Com segurança de quem sabe o que está fazendo, o autor vai entrecruzando as tramas, tanto literalmente (personagens se encontram na delegacia em que o escrivão trabalha), quanto literariamente (através de símbolos recorrentes, técnica usada por Alan Moore, por exemplo: lembra dos smileys e relógios em Watchmen?). Os vários núcleos, personagens e conflitos, tão distintos entre si, dão a impressão que o livro é menos um romance do que uma costura de contos, unidos pelo heterogêneo bairro do Bom Retiro e pelo clímax da narrativa. Parecem estradas, cada uma com um destino e origem, mas que se encontram num anel viário.

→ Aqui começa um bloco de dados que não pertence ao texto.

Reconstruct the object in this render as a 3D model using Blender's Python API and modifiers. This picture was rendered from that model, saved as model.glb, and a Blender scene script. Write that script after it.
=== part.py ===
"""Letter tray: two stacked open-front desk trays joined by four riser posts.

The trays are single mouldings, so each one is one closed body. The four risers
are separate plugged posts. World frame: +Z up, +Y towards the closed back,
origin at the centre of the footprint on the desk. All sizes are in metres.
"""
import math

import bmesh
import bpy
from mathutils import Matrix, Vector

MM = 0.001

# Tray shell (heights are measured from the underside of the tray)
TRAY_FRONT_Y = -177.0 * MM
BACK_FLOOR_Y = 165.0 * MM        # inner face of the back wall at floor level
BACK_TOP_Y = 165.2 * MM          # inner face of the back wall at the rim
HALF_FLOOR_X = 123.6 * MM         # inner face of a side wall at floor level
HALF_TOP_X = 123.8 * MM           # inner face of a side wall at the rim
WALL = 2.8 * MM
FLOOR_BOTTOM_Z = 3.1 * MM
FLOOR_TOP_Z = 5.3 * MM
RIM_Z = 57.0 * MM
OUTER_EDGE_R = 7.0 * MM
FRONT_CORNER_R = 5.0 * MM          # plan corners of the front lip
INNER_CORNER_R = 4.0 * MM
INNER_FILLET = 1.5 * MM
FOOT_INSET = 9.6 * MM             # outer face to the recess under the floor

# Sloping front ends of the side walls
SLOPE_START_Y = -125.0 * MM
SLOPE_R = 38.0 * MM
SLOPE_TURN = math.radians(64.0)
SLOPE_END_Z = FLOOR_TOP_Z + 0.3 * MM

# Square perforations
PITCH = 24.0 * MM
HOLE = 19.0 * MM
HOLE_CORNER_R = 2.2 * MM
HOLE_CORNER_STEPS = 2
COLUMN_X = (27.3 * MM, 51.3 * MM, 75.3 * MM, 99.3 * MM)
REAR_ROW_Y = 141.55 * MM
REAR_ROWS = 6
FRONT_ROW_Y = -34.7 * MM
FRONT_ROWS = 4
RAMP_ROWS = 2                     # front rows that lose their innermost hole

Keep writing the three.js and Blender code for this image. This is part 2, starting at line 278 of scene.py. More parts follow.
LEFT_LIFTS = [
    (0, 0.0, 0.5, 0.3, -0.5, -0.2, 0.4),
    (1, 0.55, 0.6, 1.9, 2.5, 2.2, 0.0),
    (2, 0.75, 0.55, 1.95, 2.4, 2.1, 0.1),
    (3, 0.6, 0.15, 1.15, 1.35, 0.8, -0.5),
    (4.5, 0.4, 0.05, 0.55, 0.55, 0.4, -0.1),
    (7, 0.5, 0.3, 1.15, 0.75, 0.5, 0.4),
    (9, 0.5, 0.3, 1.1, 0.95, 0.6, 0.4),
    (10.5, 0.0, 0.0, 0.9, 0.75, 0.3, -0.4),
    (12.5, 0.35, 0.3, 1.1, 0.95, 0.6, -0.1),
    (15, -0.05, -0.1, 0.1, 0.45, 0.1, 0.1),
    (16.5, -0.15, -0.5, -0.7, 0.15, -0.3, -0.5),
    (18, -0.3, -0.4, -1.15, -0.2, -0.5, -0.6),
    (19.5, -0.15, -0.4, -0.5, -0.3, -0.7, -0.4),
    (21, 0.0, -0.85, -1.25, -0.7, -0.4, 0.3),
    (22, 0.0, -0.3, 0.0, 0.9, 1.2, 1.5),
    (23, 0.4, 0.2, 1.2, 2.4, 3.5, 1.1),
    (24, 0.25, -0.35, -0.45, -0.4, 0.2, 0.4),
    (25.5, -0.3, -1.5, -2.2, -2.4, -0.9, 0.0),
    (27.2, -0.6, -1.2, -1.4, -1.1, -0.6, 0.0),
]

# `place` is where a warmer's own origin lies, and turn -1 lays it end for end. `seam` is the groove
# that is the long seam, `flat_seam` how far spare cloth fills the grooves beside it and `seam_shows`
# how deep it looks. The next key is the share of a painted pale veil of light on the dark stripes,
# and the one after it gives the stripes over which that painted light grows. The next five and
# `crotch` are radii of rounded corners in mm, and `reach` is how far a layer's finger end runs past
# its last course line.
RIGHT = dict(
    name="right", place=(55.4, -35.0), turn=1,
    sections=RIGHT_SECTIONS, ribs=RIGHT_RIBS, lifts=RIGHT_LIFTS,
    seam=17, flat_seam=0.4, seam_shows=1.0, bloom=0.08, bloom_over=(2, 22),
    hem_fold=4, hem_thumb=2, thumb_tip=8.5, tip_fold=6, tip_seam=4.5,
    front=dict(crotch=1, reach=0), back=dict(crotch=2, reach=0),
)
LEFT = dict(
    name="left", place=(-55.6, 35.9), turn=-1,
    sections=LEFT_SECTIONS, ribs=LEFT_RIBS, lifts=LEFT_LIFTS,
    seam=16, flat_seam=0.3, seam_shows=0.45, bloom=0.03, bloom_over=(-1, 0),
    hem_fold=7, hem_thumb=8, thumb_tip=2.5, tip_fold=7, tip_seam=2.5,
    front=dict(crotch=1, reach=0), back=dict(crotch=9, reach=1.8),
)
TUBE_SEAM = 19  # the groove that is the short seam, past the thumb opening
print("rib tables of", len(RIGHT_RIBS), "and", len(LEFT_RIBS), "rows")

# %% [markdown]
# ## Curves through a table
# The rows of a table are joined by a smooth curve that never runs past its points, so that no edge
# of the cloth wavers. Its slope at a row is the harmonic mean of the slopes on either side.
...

Também se deve elogiar dois aspectos: as pinceladas de experimentalismo e o flerte com o fantástico (no caso deste último, elogiar criticando). Longe de rebuscada, a linguagem direta rejeita o hermetismo, mas também a falta de imaginação, construindo imagens interessantes, recorrências significativas e, principalmente, a atmosfera soturna do livro. Se a obra tem certa dificuldade em criar os paralelos entre espaço e enredo, o clima está muito adequado: noturno, enluarado, frio. Lendo, não se enxerga o Bom Retiro, talvez por causa desse sentimento de névoa.

Este clima realça o mistério, que beira o fantástico, que emana da personagem da criatura. Os bons momentos do livro acontecem na penumbra: o ar de fantasia macabra, a paranoia concretizada em telefonemas de uma estranha empresa de recursos humanos ou o intervalo entre os depoimentos, onde se constrói a imagem da criatura. Esse flerte com o fantástico, e também com a literatura de gênero (policiais, westerns, horror), coloca a obra longe das narrativas predominantes na literatura brasileira contemporânea, que tendem a optar pelo realismo.

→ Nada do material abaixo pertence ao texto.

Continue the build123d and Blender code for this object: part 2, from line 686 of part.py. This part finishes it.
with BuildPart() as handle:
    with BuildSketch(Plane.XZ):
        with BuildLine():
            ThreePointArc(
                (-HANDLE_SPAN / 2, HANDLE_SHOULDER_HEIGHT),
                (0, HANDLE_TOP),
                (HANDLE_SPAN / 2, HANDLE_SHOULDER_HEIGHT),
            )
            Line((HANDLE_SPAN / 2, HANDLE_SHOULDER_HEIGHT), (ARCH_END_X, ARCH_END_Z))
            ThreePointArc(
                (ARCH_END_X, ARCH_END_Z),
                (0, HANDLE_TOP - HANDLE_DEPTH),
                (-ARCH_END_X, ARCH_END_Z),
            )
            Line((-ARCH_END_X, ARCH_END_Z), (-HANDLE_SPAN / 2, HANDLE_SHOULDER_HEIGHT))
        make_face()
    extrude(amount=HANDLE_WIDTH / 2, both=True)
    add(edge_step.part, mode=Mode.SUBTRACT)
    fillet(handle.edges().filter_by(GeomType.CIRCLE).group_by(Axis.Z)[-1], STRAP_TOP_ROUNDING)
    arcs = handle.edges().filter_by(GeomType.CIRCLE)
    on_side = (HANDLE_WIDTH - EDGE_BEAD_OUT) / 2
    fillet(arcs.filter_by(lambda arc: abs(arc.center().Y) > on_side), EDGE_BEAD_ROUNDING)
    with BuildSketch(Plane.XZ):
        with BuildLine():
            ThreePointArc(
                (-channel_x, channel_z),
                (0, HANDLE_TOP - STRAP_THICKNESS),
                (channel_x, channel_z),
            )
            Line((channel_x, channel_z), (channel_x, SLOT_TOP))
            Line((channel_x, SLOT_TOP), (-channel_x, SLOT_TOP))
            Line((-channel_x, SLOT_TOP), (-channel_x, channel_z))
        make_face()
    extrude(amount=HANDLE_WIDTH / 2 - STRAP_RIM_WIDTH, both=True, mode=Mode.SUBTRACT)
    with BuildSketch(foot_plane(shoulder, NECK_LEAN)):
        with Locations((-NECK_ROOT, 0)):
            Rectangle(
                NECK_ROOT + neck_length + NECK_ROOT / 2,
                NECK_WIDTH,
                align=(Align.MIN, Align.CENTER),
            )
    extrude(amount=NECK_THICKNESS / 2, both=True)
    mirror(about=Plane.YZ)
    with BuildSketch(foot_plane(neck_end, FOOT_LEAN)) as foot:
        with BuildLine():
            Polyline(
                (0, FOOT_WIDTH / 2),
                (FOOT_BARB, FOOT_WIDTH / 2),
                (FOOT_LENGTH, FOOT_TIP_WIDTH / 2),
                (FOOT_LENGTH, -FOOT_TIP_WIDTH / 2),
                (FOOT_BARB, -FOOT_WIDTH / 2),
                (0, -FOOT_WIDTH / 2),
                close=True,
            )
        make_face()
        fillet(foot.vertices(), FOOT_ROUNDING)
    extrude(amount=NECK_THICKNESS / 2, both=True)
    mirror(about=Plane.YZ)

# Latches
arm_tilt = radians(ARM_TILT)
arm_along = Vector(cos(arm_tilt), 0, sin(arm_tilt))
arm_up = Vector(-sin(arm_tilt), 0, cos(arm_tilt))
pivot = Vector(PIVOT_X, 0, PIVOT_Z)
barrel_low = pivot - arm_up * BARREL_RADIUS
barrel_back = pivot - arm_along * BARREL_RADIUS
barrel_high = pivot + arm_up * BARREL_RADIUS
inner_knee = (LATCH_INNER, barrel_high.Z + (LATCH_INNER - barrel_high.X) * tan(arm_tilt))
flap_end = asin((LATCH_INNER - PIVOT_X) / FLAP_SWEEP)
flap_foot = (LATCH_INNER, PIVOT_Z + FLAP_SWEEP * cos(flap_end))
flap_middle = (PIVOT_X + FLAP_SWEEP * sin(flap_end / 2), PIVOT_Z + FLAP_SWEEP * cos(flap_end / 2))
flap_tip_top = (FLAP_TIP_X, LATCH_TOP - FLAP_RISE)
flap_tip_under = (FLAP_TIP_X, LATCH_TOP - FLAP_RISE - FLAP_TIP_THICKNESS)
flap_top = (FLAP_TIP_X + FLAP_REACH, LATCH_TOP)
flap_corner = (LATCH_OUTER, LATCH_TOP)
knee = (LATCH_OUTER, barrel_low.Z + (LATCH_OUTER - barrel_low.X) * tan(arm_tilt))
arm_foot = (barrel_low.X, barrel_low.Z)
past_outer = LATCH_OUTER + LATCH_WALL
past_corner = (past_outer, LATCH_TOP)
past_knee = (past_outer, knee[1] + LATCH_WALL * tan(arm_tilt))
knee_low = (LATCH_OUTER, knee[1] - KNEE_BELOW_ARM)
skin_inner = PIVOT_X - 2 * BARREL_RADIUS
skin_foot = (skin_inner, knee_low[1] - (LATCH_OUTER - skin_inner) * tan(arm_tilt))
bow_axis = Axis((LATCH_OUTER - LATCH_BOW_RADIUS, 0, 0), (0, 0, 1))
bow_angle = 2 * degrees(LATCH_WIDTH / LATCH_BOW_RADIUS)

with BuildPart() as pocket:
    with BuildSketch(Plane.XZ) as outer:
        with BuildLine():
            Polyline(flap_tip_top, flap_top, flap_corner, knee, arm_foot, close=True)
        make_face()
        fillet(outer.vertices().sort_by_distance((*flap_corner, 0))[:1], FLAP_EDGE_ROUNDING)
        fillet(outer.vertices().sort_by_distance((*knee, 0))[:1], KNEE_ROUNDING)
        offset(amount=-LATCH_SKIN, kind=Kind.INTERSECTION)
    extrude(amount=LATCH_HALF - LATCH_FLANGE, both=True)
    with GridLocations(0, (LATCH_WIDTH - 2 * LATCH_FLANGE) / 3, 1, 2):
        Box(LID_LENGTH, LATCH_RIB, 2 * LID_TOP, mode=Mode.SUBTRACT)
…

Por isso, quando o narrador começa a iluminar alguns pontos fundamentais do enredo, beirando as explicações, o instigante dá lugar ao desapontamento, mesmo à decepção. Fica a impressão de que o autor quis deixar bem marcados os movimentos da trama, como as reações da plateia em sitcoms: “aplausos”, “susto”, “revelação”.

Numa obra que se constrói nas sombras, no mistério e no suspense, essa opção enfraquece o efeito causado no leitor: ao invés de um fim que ressoa, ecoando a procura de respostas, ficamos com a face ruim da literatura de gênero, a face que, depois de uma ferida, faz um curativo e dá um beijinho para sarar mais rápido.

O livro tem, pelo menos, o mérito de não dar ao leitor uma tristeza tão extraordinária quanto a do leopardo-das-neves (o trocadilho é muito bom para passar em branco). Lendo, ficamos com a impressão de estarmos num equilíbrio frágil, sobre a ameaça de uma queda fatal. Concluído, o romance nos faz ver que, afinal, estávamos numa ponte bem segura. “Não havia risco nenhum, seu bobo”, parece dizer ao leitor. A adrenalina não é imortal, posto que é chama, mas é infinita enquanto dura. Seria demais pedir algo além?